Financial inclusion lessons Nigeria can learn from China, India, US

Nigeria can learn from China, India, and the United States about how the government played a key role in advancing financial inclusion, especially through strategic initiatives and digital innovations.

The World Economic Forum, in collaboration with the Research Center for Wealth Management, Tsinghua University PBC School of Finance, highlighted government programmes such as India’s Pradhan Mantri Jan Dhan Yojana (PMJDY).

The private sector’s contributions, such as digital banking platforms in China, the use of robot investment assistants (RIAs), and the need for inclusive lending practices in the US, are key lessons Nigeria can learn.

It said, “India’s use of the Pradhan Mantri Jan Dhan Yojana (PMJDY) to distribute COVID-19 relief payments and China’s introduction of the digital yuan to integrate underserved populations into the financial system, as well as the private sector’s role in improving financial inclusion.

“Chinese digital banking platforms’ use of artificial intelligence (AI) and big data to widen access to credit for some SMEs; the need for inclusive lending practices in the US; and how Chinese robot investment assistants (RIAs) can democratise investment and improve financial literacy in the general population.”

The report further revealed that financial inclusion is a critical solution for reducing limited access to financial services by providing all segments of society with access to essential financial services to all segments of society. It also highlights global efforts in financial inclusion, emphasising government initiatives, private-sector contributions, and technological innovations.

Read also: 9PSB to bridge financial inclusion gap through ‘Bank9ja’ mission – MD

According to the white paper, the success of India’s financial inclusion efforts during the pandemic can largely be attributed to its well-established digital public infrastructure and the banking sector’s collaboration.

In 2014, the PMJDY was launched as a key initiative aimed at creating bank accounts for every household.
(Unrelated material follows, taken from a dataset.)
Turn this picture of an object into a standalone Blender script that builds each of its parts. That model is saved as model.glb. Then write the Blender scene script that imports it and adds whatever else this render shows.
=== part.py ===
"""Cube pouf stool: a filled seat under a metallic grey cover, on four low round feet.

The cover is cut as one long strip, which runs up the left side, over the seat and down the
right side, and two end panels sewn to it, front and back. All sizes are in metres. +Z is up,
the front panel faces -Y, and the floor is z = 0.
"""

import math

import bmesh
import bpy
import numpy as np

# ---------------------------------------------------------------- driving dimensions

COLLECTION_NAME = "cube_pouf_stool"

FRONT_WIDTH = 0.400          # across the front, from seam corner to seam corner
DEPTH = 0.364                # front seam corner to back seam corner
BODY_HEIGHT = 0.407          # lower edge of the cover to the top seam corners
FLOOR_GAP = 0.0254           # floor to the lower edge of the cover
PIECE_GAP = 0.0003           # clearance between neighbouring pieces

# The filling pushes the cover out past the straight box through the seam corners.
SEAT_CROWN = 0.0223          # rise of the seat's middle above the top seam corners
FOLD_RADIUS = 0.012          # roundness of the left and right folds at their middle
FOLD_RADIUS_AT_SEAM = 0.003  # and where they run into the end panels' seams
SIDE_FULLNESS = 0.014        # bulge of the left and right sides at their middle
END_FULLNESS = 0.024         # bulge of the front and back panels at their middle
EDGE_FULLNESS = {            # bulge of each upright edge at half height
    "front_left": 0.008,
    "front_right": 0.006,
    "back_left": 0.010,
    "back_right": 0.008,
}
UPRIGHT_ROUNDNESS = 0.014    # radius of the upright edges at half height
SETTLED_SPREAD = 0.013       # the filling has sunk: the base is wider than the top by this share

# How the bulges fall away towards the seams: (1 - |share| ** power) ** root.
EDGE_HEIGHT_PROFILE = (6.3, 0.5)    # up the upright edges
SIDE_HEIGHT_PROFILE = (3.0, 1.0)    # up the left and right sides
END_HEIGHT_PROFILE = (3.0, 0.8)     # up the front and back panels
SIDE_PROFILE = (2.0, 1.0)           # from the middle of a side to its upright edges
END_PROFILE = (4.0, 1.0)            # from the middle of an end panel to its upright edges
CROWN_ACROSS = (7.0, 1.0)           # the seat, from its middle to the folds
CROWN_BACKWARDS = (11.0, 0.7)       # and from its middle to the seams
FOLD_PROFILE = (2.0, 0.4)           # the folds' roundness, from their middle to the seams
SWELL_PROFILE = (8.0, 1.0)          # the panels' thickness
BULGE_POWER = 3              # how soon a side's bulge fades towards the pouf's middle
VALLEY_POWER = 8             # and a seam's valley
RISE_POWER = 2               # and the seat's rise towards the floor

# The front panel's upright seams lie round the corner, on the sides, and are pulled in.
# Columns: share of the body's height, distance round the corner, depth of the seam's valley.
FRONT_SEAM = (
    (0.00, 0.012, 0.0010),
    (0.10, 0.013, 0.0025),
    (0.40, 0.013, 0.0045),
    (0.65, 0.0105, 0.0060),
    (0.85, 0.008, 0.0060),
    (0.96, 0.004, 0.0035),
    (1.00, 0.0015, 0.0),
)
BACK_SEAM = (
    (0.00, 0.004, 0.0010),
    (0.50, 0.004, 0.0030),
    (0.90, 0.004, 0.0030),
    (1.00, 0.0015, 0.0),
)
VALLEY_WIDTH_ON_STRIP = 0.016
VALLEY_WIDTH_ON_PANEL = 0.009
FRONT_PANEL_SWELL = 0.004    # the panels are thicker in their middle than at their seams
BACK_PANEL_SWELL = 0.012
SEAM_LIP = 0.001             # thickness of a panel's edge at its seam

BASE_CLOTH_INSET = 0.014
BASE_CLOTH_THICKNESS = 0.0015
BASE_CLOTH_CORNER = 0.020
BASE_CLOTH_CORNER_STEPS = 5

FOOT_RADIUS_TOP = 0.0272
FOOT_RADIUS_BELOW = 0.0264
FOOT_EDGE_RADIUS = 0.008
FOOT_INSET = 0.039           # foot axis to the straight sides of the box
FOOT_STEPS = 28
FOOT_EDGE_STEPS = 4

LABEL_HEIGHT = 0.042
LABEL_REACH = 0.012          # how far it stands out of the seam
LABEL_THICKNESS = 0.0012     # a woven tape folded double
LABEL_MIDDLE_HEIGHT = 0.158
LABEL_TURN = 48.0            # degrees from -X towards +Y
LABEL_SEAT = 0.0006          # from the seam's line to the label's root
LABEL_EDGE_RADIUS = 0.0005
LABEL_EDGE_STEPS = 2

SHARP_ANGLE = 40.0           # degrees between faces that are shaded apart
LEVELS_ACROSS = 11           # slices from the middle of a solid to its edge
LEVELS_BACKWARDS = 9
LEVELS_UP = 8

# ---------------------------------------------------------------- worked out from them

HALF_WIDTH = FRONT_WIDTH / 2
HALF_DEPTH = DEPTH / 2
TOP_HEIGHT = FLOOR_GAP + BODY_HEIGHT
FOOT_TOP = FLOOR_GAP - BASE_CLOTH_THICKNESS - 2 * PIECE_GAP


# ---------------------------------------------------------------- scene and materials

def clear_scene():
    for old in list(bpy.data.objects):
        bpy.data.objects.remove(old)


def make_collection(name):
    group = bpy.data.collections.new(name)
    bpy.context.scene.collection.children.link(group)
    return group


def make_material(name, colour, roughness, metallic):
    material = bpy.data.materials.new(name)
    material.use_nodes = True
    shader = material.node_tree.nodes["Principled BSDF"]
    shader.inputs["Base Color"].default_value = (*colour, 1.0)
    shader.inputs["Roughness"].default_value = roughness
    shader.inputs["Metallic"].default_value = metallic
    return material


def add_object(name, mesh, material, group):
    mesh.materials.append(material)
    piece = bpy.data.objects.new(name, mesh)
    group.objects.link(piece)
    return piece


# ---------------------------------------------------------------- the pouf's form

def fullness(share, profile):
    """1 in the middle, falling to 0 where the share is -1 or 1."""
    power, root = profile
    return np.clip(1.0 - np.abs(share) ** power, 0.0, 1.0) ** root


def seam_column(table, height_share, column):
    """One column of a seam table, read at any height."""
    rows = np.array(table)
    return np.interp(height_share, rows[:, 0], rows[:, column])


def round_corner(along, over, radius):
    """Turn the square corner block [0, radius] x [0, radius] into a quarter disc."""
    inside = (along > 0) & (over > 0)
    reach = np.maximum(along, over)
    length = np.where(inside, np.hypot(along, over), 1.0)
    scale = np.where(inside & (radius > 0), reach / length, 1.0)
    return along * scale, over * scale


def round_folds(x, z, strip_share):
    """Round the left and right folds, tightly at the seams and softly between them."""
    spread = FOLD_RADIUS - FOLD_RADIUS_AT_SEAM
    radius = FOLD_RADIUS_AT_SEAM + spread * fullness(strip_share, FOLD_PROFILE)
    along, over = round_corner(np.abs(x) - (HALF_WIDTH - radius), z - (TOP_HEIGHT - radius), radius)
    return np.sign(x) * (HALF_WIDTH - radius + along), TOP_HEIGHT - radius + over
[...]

Over the decade from 2014 to 2024, the percentage of bank account ownership in India more than doubled, rising from 35 percent of the population to 78 percent.
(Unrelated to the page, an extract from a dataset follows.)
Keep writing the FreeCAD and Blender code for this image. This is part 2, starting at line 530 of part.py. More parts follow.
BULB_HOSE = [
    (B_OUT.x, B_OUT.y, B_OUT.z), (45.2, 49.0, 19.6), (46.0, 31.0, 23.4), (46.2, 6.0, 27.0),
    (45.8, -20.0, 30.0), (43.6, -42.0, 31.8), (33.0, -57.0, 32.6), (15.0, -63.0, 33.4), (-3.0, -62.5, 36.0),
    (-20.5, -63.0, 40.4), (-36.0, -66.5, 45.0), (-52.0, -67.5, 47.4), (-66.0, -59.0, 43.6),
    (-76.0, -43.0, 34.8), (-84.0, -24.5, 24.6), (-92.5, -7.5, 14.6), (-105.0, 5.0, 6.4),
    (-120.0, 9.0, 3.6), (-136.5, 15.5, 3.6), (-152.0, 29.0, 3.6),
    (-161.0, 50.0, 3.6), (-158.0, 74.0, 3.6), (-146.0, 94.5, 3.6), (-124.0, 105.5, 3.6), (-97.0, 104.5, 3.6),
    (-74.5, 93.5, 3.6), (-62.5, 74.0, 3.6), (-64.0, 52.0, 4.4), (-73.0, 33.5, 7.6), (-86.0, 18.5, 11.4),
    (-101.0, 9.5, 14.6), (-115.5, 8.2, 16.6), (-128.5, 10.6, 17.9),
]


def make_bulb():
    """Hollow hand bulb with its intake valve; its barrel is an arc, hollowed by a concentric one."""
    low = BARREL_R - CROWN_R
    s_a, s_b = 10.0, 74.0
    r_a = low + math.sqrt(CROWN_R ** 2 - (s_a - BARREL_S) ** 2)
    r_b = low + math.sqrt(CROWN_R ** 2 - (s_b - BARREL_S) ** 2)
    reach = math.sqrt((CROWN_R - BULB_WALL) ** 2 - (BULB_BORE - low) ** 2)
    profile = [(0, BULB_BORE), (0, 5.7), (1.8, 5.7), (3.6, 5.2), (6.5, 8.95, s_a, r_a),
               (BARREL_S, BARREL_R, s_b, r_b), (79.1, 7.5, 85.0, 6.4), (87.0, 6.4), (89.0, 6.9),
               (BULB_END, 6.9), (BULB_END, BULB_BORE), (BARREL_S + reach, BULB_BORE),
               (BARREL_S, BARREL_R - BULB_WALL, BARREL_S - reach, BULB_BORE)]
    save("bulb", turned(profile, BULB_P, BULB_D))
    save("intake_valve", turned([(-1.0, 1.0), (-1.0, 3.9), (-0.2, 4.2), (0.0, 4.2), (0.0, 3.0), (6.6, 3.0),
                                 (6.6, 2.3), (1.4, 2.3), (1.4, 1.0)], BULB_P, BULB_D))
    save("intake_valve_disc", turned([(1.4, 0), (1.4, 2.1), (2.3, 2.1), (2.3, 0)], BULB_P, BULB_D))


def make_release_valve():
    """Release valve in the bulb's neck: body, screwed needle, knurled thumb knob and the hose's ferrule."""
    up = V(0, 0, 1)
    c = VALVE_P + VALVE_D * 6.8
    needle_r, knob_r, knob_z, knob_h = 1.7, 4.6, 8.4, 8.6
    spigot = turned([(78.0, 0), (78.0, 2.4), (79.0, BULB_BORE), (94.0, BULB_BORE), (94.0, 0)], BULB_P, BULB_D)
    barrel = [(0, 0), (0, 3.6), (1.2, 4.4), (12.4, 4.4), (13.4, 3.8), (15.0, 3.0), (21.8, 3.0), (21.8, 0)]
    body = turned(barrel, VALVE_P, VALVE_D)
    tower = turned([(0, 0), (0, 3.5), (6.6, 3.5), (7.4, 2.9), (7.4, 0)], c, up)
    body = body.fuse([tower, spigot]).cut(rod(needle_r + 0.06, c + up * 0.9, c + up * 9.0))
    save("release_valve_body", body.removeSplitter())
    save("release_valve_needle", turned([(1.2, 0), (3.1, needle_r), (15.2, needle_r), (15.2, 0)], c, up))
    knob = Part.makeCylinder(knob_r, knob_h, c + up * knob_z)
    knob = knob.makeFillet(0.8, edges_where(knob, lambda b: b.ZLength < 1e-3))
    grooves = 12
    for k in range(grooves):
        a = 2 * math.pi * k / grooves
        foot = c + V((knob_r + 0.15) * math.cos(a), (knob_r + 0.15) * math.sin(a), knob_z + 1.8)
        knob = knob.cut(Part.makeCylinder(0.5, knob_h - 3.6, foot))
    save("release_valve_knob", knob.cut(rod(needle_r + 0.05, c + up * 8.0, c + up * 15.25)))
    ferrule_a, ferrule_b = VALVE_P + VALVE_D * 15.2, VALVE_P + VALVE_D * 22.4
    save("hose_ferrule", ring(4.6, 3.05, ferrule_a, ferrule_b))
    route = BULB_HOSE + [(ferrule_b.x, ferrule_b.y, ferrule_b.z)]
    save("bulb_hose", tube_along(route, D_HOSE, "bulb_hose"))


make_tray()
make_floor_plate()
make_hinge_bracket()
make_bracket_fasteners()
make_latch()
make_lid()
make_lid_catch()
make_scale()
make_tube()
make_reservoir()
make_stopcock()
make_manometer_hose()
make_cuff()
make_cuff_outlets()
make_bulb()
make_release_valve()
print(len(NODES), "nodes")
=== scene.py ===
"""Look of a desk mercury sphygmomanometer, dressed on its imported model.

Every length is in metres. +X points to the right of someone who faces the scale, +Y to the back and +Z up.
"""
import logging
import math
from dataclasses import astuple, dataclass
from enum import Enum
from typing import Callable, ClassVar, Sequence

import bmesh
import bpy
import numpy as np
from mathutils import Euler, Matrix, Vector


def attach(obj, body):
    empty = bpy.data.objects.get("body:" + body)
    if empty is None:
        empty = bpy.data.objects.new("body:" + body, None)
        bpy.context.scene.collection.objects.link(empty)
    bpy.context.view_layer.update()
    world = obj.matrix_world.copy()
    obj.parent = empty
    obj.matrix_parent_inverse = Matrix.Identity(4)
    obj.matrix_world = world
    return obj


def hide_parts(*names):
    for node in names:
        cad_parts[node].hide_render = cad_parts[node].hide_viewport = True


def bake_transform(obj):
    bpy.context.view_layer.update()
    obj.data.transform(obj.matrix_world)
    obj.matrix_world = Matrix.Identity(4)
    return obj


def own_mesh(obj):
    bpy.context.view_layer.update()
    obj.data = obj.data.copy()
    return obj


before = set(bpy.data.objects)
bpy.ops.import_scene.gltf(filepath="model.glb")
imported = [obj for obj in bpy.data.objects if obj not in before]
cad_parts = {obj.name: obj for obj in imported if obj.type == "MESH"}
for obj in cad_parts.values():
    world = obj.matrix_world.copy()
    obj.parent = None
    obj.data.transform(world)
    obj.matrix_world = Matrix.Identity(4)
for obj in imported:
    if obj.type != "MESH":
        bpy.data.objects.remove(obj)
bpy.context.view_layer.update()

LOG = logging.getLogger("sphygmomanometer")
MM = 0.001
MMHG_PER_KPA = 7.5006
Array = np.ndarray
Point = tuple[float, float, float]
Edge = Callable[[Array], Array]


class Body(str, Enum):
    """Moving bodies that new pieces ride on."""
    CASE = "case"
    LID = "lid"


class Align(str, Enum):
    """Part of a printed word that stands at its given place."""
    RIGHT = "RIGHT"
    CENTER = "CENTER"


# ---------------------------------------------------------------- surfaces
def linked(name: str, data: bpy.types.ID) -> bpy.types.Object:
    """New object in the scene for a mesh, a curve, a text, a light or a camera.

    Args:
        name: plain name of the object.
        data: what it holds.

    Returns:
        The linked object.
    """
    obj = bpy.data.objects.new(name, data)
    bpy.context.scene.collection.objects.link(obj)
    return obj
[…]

A Women’s World Banking survey of 6,000 PMJDY account holders found that 50 percent of women account holders opened their accounts to receive government benefits.

For China, the introduction of the digital yuan, or e-CNY, was a significant step in using CBDCs to promote financial inclusion.
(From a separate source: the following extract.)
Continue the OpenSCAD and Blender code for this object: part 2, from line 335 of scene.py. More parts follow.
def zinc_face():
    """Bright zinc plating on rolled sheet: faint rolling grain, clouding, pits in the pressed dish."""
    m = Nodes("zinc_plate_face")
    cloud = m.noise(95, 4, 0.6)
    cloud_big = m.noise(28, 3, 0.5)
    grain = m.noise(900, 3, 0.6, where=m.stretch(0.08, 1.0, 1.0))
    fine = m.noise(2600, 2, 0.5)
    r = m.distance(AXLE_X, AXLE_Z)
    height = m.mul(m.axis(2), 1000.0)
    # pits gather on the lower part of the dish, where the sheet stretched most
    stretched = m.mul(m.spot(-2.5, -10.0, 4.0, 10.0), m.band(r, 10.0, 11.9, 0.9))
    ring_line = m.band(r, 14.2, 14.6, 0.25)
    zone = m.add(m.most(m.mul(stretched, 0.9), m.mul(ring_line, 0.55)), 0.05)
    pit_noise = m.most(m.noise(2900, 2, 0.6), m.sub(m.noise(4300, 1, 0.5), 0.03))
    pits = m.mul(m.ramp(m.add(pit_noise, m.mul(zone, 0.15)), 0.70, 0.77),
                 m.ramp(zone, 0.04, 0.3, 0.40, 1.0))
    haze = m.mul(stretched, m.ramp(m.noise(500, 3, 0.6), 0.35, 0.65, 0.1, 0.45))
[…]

“By reducing the reliance on physical cash and integrating the digital yuan into everyday transactions, even in areas with poor network connectivity, the e-CNY has helped to bring unbanked or underbanked individuals into the formal financial system,” the report revealed.

However, research conducted by the JPMorgan Chase Institute into home-purchase loan costs illuminates the disparities in financial inclusion in the USA.

The report identifies and addresses these disparities and provides key insights that can guide policy and private-sector efforts toward more equitable financial services.

“US research on loan disparities and China’s use of RIAs demonstrate how the private sector enhances resilience by addressing financial fragmentation, improving access to financial services for SMEs, reducing inequalities in loan costs and democratizing investment opportunities for individuals with low financial literacy, ultimately contributing to a more inclusive and stable economic environment,” it stated.